PROMPT:
Pull each line containing "caption" out of the data and copy it.

GIVEN ENTRIES:
==============================
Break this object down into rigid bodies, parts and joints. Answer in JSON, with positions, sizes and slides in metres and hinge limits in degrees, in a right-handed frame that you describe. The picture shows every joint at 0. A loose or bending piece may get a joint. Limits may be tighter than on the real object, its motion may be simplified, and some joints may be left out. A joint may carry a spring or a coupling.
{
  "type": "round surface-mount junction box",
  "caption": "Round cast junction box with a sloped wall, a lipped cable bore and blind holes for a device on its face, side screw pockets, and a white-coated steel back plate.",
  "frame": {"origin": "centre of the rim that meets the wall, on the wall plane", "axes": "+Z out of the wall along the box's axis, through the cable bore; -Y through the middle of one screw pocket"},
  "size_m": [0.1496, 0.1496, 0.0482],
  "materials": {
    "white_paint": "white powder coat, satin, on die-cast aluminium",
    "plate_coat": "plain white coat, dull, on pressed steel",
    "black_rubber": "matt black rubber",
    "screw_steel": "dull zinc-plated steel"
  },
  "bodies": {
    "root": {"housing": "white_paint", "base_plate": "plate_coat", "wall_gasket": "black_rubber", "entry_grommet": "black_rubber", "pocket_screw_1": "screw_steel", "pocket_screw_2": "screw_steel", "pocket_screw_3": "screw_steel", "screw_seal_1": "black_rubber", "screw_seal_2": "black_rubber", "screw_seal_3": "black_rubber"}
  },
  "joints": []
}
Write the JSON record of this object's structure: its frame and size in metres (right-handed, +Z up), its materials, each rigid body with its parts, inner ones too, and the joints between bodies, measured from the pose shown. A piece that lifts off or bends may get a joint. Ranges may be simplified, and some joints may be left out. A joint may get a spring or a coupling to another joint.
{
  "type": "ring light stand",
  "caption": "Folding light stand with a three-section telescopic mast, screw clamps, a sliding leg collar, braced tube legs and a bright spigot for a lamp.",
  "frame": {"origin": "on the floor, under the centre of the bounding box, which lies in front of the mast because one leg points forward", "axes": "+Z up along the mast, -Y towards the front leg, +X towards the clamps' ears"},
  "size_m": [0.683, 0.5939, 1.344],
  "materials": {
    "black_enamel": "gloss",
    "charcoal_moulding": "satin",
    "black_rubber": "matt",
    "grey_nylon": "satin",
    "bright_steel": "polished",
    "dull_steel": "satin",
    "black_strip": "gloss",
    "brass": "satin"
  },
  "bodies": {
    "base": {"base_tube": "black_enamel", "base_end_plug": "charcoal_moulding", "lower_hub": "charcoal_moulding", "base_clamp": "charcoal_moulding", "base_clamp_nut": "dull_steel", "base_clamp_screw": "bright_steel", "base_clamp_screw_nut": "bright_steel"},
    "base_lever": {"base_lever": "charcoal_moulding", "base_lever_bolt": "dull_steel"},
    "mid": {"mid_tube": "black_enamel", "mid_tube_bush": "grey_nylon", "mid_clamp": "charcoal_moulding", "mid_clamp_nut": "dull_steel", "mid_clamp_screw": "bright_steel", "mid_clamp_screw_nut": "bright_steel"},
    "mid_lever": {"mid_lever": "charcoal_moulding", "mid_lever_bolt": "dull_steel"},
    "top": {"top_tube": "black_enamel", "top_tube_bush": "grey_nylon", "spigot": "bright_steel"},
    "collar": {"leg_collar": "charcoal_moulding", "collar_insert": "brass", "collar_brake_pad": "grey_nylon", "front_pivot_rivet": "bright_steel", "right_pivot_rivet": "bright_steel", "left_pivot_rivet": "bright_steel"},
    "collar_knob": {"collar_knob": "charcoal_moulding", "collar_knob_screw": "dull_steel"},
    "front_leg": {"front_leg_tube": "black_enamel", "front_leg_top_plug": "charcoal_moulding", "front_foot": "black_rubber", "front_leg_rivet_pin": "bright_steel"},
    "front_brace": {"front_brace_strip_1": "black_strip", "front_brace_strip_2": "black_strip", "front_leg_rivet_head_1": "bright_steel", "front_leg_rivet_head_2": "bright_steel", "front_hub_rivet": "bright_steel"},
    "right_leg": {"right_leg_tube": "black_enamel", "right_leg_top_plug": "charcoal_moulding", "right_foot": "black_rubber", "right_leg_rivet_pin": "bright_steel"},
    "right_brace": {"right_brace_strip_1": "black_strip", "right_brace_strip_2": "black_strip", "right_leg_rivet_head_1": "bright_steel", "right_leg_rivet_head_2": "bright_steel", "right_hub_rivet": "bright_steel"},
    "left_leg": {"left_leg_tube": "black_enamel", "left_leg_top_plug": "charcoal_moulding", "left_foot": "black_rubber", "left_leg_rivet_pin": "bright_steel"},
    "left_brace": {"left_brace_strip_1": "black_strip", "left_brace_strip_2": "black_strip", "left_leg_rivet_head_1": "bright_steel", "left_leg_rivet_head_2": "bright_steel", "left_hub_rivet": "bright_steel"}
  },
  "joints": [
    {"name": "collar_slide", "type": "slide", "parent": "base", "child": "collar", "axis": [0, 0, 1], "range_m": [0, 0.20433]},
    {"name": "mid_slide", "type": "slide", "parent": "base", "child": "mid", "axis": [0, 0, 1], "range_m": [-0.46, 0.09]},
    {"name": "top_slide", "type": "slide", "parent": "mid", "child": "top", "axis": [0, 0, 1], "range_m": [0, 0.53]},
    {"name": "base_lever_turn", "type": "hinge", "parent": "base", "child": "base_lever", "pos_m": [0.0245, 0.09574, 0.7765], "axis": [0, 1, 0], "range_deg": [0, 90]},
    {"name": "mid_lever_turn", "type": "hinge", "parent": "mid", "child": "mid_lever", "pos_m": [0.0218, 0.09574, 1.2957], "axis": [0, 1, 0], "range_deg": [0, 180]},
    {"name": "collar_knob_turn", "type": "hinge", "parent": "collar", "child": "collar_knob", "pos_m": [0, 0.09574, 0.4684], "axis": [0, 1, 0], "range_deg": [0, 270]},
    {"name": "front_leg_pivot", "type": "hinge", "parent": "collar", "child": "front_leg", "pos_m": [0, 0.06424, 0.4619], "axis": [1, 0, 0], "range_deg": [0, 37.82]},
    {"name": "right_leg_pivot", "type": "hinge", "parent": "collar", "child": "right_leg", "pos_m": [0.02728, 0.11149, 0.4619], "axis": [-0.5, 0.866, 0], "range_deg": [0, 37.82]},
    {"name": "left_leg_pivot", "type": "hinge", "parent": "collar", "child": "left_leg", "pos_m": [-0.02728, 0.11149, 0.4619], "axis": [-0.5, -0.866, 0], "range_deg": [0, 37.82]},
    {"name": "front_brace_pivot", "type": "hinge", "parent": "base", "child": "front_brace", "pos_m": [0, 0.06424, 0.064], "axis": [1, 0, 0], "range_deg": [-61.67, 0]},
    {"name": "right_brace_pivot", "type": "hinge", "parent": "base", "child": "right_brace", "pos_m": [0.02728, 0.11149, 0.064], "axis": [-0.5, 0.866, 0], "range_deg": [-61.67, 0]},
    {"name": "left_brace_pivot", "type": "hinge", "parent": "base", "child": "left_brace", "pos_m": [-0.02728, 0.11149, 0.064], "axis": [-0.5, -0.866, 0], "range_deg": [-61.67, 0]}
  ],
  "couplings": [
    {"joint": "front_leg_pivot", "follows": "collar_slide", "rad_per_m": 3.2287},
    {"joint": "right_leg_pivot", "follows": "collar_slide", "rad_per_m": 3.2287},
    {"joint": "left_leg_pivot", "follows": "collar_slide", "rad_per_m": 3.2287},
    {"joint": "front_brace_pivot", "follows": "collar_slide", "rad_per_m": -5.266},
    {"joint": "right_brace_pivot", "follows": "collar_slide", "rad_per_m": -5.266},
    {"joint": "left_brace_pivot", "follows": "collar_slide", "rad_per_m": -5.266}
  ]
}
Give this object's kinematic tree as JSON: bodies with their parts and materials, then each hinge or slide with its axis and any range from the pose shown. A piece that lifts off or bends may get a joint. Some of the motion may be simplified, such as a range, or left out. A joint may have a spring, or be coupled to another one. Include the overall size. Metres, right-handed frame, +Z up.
==============================
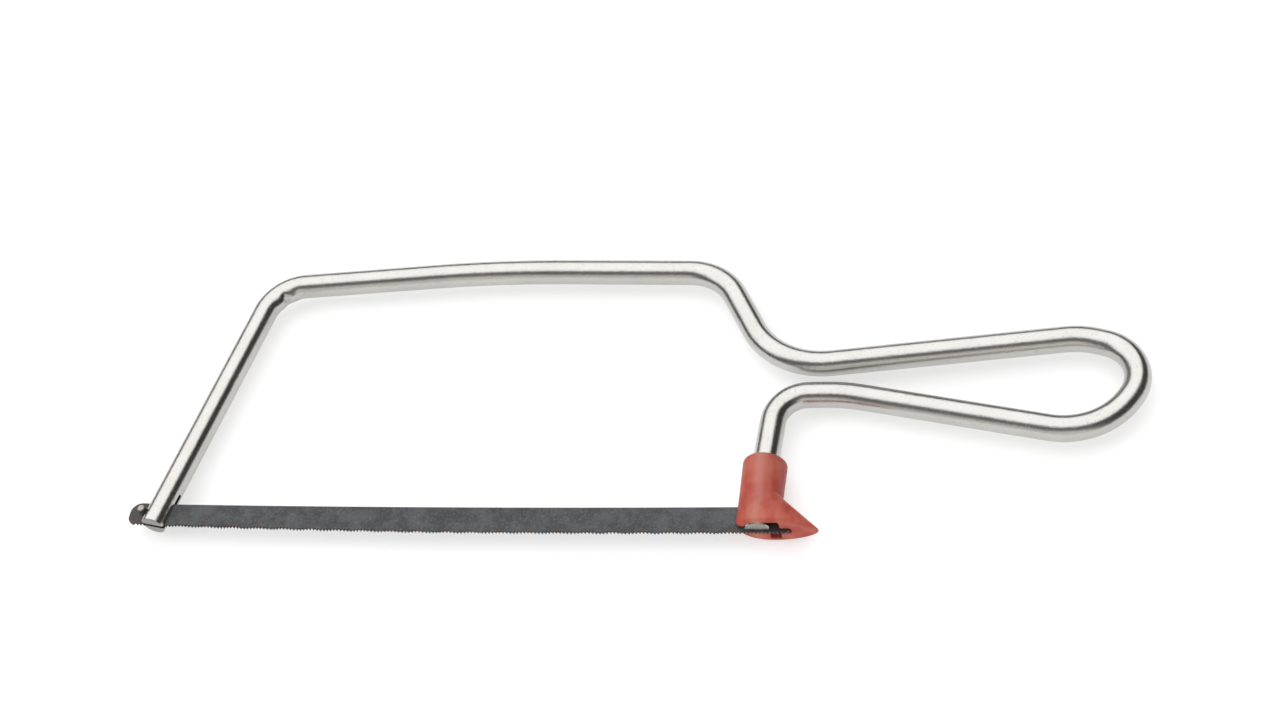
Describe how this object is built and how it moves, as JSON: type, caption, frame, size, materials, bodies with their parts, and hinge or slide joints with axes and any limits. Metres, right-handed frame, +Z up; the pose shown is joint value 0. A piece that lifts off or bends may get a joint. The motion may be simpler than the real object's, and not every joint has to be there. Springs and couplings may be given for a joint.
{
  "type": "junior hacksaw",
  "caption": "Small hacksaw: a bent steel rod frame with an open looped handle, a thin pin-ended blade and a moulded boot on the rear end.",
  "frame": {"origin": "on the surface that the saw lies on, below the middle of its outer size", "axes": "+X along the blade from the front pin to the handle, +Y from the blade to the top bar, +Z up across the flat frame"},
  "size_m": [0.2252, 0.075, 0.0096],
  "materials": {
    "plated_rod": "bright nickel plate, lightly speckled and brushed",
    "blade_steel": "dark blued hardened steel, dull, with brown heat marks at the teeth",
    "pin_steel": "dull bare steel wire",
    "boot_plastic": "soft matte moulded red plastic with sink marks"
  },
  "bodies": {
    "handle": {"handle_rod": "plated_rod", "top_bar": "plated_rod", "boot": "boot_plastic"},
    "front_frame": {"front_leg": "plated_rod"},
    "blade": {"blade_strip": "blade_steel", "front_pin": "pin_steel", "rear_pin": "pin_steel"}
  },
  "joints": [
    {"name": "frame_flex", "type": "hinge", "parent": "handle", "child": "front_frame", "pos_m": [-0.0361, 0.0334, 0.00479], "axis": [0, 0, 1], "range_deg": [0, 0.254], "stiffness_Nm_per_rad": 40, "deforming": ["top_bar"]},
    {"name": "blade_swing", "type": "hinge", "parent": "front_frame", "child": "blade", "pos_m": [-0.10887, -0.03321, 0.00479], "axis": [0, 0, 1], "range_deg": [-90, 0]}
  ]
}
==============================
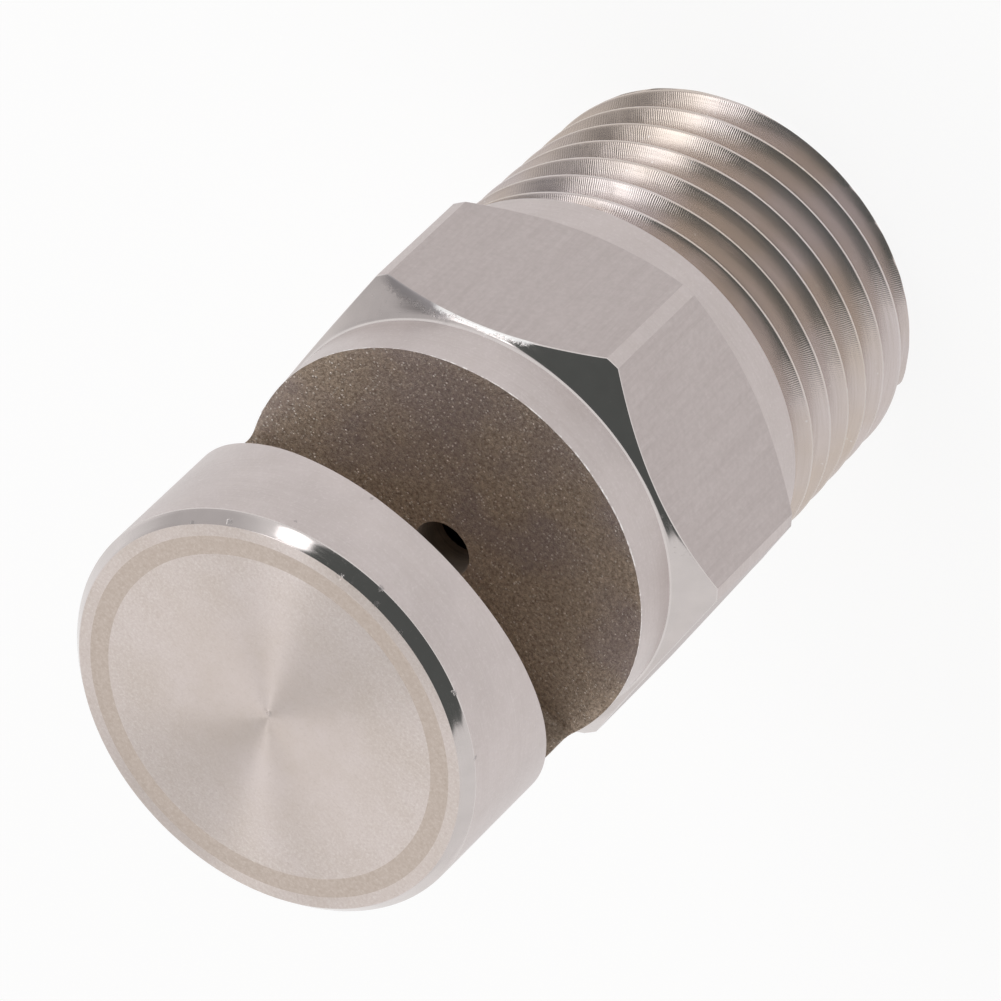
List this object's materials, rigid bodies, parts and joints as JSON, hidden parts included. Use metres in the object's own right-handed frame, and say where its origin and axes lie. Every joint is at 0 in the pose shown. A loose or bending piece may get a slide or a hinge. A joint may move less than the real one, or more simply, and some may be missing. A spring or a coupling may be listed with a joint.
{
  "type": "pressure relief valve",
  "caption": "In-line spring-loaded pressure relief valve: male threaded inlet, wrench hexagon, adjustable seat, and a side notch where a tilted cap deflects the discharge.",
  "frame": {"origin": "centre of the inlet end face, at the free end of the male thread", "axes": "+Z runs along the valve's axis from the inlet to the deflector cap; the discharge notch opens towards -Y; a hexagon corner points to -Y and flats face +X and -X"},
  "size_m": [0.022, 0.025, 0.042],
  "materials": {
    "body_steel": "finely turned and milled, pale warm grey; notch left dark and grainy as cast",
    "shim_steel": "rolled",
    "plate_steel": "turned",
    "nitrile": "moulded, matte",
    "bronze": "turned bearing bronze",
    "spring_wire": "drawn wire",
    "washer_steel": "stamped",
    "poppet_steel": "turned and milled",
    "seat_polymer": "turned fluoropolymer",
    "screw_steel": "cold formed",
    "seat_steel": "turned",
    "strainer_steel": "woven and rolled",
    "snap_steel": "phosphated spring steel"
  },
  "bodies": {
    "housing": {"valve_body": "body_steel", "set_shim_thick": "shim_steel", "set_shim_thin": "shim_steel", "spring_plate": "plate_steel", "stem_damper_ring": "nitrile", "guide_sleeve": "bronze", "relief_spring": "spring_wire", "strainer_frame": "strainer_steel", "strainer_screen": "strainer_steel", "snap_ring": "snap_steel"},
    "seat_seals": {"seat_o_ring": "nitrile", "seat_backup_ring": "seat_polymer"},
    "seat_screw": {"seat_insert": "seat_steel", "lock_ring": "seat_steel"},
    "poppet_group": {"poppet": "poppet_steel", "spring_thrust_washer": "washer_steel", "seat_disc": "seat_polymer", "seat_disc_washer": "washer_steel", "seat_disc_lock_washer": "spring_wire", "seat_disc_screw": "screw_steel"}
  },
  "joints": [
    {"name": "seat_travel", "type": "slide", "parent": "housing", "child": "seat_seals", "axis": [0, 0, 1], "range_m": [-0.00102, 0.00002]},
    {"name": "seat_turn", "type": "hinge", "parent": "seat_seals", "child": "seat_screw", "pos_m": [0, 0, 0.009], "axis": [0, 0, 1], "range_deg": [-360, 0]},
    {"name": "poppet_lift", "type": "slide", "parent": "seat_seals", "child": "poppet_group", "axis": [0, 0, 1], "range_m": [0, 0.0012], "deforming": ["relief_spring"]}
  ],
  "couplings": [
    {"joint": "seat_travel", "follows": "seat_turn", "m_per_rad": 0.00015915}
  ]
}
==============================
EXERCISE RESPONSE:
  "caption": "Round cast junction box with a sloped wall, a lipped cable bore and blind holes for a device on its face, side screw pockets, and a white-coated steel back plate.",
  "caption": "Folding light stand with a three-section telescopic mast, screw clamps, a sliding leg collar, braced tube legs and a bright spigot for a lamp.",
Describe how this object is built and how it moves, as JSON: type, caption, frame, size, materials, bodies with their parts, and hinge or slide joints with axes and any limits. Metres, right-handed frame, +Z up; the pose shown is joint value 0. A piece that lifts off or bends may get a joint. The motion may be simpler than the real object's, and not every joint has to be there. Springs and couplings may be given for a joint.
  "caption": "Small hacksaw: a bent steel rod frame with an open looped handle, a thin pin-ended blade and a moulded boot on the rear end.",
  "caption": "In-line spring-loaded pressure relief valve: male threaded inlet, wrench hexagon, adjustable seat, and a side notch where a tilted cap deflects the discharge.",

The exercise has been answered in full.